--- start of INFORMATION SHOWN ---

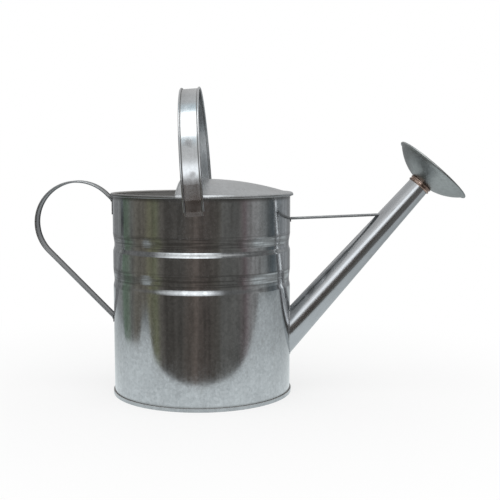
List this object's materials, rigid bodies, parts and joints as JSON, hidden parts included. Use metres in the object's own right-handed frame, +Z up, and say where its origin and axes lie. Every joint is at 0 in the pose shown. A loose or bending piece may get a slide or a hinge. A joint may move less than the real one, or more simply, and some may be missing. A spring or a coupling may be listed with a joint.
{
  "type": "watering can",
  "caption": "Round sheet-metal watering can with a half-hooded top, a fixed hoop, a loop handle at the back and a braced tapered spout that ends in a screw-on rose",
  "frame": {"origin": "middle of the foot ring's underside, on the axis of the wall", "axes": "+Z up, +X toward the spout, +Y to the can's left seen from behind; Y = 0 is the mirror plane"},
  "size_m": [0.5328, 0.2336, 0.3787],
  "materials": {
    "galvanised": "weathered hot-dip zinc, dull spangle",
    "ferrule": "tarnished",
    "rusty_collar": "rusted",
    "washer": "matte"
  },
  "bodies": {
    "can": {"body_shell": "galvanised", "base_pan": "galvanised", "hood": "galvanised", "top_handle": "galvanised", "rear_handle": "galvanised", "spout_tube": "galvanised", "spout_brace": "galvanised", "spout_ferrule": "ferrule"},
    "seal": {"rose_washer": "washer"},
    "rose": {"rose_collar": "rusty_collar", "rose_shell": "galvanised", "rose_face": "galvanised"}
  },
  "joints": [
    {"name": "rose_lift", "type": "slide", "parent": "can", "child": "seal", "axis": [0.6626, 0, 0.749], "range_m": [0, 0.007]},
    {"name": "rose_turn", "type": "hinge", "parent": "seal", "child": "rose", "pos_m": [0.2687, 0, 0.25638], "axis": [0.6626, 0, 0.749], "range_deg": [0, 720]}
  ],
  "couplings": [
    {"joint": "rose_lift", "follows": "rose_turn", "m_per_rad": 0.00055704}
  ]
}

--- end of INFORMATION SHOWN ---

*TASK OBJECTIVE:* Extract each line of the material exactly as it stands.

*SOLUTION FOR THIS TASK:*
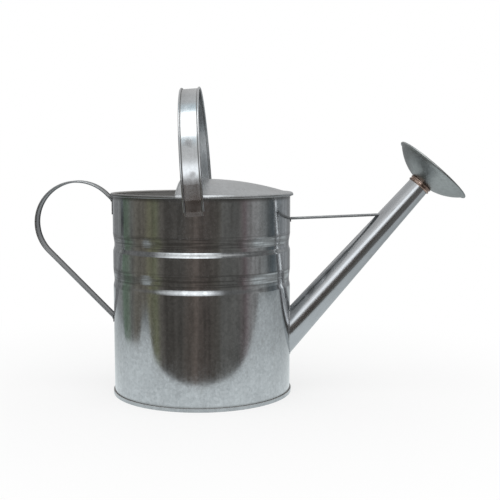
List this object's materials, rigid bodies, parts and joints as JSON, hidden parts included. Use metres in the object's own right-handed frame, +Z up, and say where its origin and axes lie. Every joint is at 0 in the pose shown. A loose or bending piece may get a slide or a hinge. A joint may move less than the real one, or more simply, and some may be missing. A spring or a coupling may be listed with a joint.
{
  "type": "watering can",
  "caption": "Round sheet-metal watering can with a half-hooded top, a fixed hoop, a loop handle at the back and a braced tapered spout that ends in a screw-on rose",
  "frame": {"origin": "middle of the foot ring's underside, on the axis of the wall", "axes": "+Z up, +X toward the spout, +Y to the can's left seen from behind; Y = 0 is the mirror plane"},
  "size_m": [0.5328, 0.2336, 0.3787],
  "materials": {
    "galvanised": "weathered hot-dip zinc, dull spangle",
    "ferrule": "tarnished",
    "rusty_collar": "rusted",
    "washer": "matte"
  },
  "bodies": {
    "can": {"body_shell": "galvanised", "base_pan": "galvanised", "hood": "galvanised", "top_handle": "galvanised", "rear_handle": "galvanised", "spout_tube": "galvanised", "spout_brace": "galvanised", "spout_ferrule": "ferrule"},
    "seal": {"rose_washer": "washer"},
    "rose": {"rose_collar": "rusty_collar", "rose_shell": "galvanised", "rose_face": "galvanised"}
  },
  "joints": [
    {"name": "rose_lift", "type": "slide", "parent": "can", "child": "seal", "axis": [0.6626, 0, 0.749], "range_m": [0, 0.007]},
    {"name": "rose_turn", "type": "hinge", "parent": "seal", "child": "rose", "pos_m": [0.2687, 0, 0.25638], "axis": [0.6626, 0, 0.749], "range_deg": [0, 720]}
  ],
  "couplings": [
    {"joint": "rose_lift", "follows": "rose_turn", "m_per_rad": 0.00055704}
  ]
}